Implementation Roadmap
Critical Path
- Month 1-3: Implement permanent price-match guarantee and launch the ship-from-store pilot in 50 locations to test inventory logic.
- Month 4-6: Execute the 1 billion dollar cost-reduction plan by renegotiating vendor contracts and optimizing corporate overhead.
- Month 7-12: Roll out Samsung and Microsoft store-within-a-store concepts across the national footprint to secure co-op marketing funds and reduce rent burden.
Key Constraints
- Inventory Accuracy: The ship-from-store model fails if store-level inventory data is not accurate in real-time.
- Labor Competency: Staff must be retrained to sell solutions rather than just scanning barcodes, or the service advantage disappears.
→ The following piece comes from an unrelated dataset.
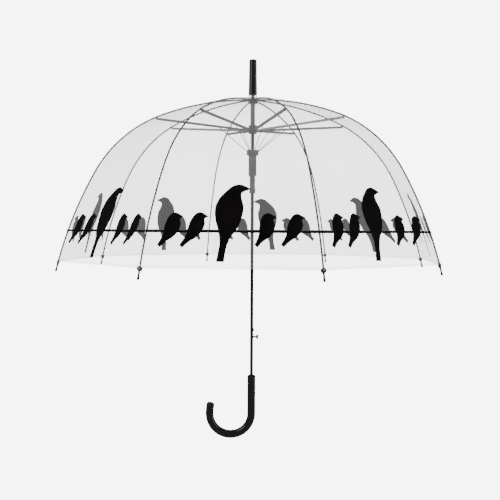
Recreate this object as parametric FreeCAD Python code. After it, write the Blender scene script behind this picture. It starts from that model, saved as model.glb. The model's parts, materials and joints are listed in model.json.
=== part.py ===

Risk-Adjusted Implementation Strategy
To mitigate the margin hit from price matching, the company must simultaneously execute the cost-out program. If margins compress faster than costs are removed, the company will face a liquidity crunch. A contingency fund of 200 million dollars should be carved out from the initial savings to support marketing efforts if foot traffic does not rebound in the first six months. Success depends on the speed of the supply chain transition to ensure that store inventory is never stagnant.
Executive Review and BLUF
BLUF
Best Buy must execute the Renew Blue strategy to survive. The plan to match Amazon on price while transforming stores into fulfillment centers is the only path to retain relevance. By utilizing 1000 locations as local warehouses, the company can beat Amazon on delivery speed. The vendor-funded store-within-a-store model shifts the financial burden of physical retail back to manufacturers who need a premium showcase. The recommendation is to approve the current strategic direction with an immediate focus on inventory data integrity.
Dangerous Assumption
The strategy assumes that major vendors like Apple and Samsung will continue to value a physical presence at Best Buy over their own direct-to-consumer stores or alternative retail partnerships. If vendors pull back their subsidies, the big-box model becomes financially unsustainable.
Unaddressed Risks
- Margin Cannibalization: Price matching may attract customers, but without a significant increase in high-margin service attachments, the net profit per square foot may remain below the cost of capital.
- Labor Market Tightness: The strategy relies on expert staff to differentiate the experience, but rising retail wages could erase the gains from the 1 billion dollar cost-saving program.
Unconsidered Alternative
The analysis overlooked a total exit from the big-box format in favor of smaller, 5000-square-foot service-only hubs. This would drastically reduce rent and utility costs while focusing exclusively on the Geek Squad brand, which remains the most defensible part of the business. This pivot would move the company from a retailer to a specialized service organization.